Even from this small sample, you can see that:
1. Each web page generates multiple WARC records (request + response at minimum).
2. The `response` payload includes full HTTP headers followed by the HTML body.
3. The raw content is noisy -- navigation menus, ads, JavaScript, and boilerplate
   surround the actual page text.

## Filtering for Legal Content

Common Crawl is a *general* web crawl. Let's find out what fraction of the
pages we downloaded come from legal domains.

We'll define a simple heuristic: a URL is "legal-related" if it contains any of
the substrings `.gov`, `court`, `law`, or `legal`.

In [7]:
LEGAL_KEYWORDS = ["gov", "court", "law", "legal"]


def is_legal_url(url: str) -> bool:
    """Return True if the URL likely points to a legal-domain page."""
    url_lower = url.lower()
    return any(kw in url_lower for kw in LEGAL_KEYWORDS)


legal_records = [r for r in response_records if is_legal_url(r["url"])]
total = len(response_records)
legal_count = len(legal_records)

print(f"Total response records : {total}")
print(f"Legal-domain records   : {legal_count}")
if total > 0:
    print(f"Percentage             : {legal_count / total * 100:.2f}%")
else:
    print("No response records found (is the WARC download empty?)")

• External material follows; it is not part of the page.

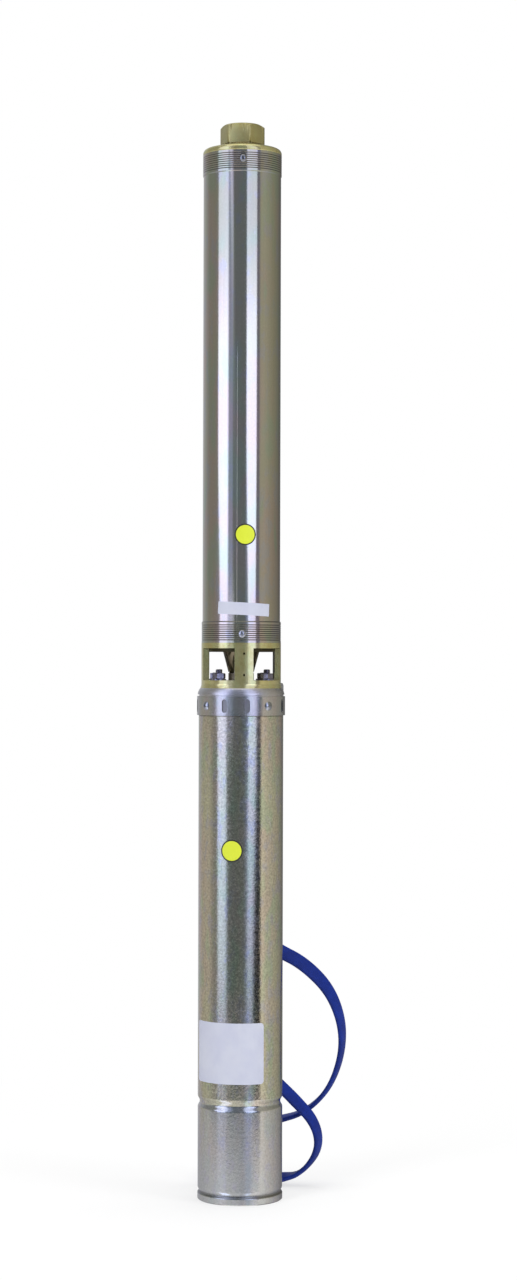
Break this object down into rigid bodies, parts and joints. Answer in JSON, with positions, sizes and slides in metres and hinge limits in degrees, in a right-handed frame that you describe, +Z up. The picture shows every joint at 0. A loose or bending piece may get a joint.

Total response records : 310
Legal-domain records   : 4
Percentage             : 1.29%


In [8]:
def extract_text_from_html(raw_payload: bytes) -> str:
    """Extract visible text from an HTTP response payload.

    The payload starts with HTTP headers, followed by a blank line, then the
    HTML body. We split on the first double-newline to skip the headers.
    """
    try:
        text = raw_payload.decode("utf-8", errors="replace")
    except Exception:
        return ""
    # Skip HTTP headers
    parts = text.split("\r\n\r\n", 1)
    html = parts[1] if len(parts) > 1 else text
    soup = BeautifulSoup(html, "html.parser")
    # Remove script and style elements
    for tag in soup(["script", "style", "nav", "header", "footer"]):
        tag.decompose()
    return soup.get_text(separator=" ", strip=True)

In [9]:
# Show extracted text from legal-domain pages (if any were found).
if legal_records:
    for rec in legal_records[:3]:  # show up to 3
        text = extract_text_from_html(rec["payload"])
        print(f"URL: {rec['url']}")
        print(f"Extracted text (first 300 chars):")
        print(f"  {text[:300]}")
        print("-" * 72)
else:
    print(
        "No legal-domain pages found in this sample. This is expected --\n"
        "legal content is a tiny fraction of the general web.\n\n"
        "Try increasing max_bytes in download_warc_sample() or using a\n"
        "different WARC segment."
    )

URL: http://bdlaws.minlaw.gov.bd/act-print-1246/section-print-47268.html
Extracted text (first 300 chars):
  প্রিন্ট 12/01/2026 Laws of Bangladesh ক্যান্টনমেন্ট আইন, ২০১৮ (
                                
                                    

                                        ২০১৮ সনের ২৭ নং
                                        
                                            
                
------------------------------------------------------------------------
URL: http://bittencourtadv.com/2023/05/03/betting-company-mostbet-app-online-sports-betting-41/
Extracted text (first 300 chars):
  Betting Company Mostbet App Online Sports Betting 41 - Bittencourt Advocacia Skip to content Betting Company Mostbet App Online Sports Betting 41 Bittencourt Advocacia > Sem categoria > Betting Company Mostbet App Online Sports Betting 41 Betting Company Mostbet App Online Sports Betting 418 Mostbet
------------------------------------------------------------------------
URL: http://cample

### What Did We Learn?

Even with a generous URL-based filter, legal content is an extremely small
fraction of Common Crawl. Estimates from researchers working with Common Crawl
suggest that well under **0.1%** of all crawled pages contain substantive legal
text (court opinions, statutes, regulations).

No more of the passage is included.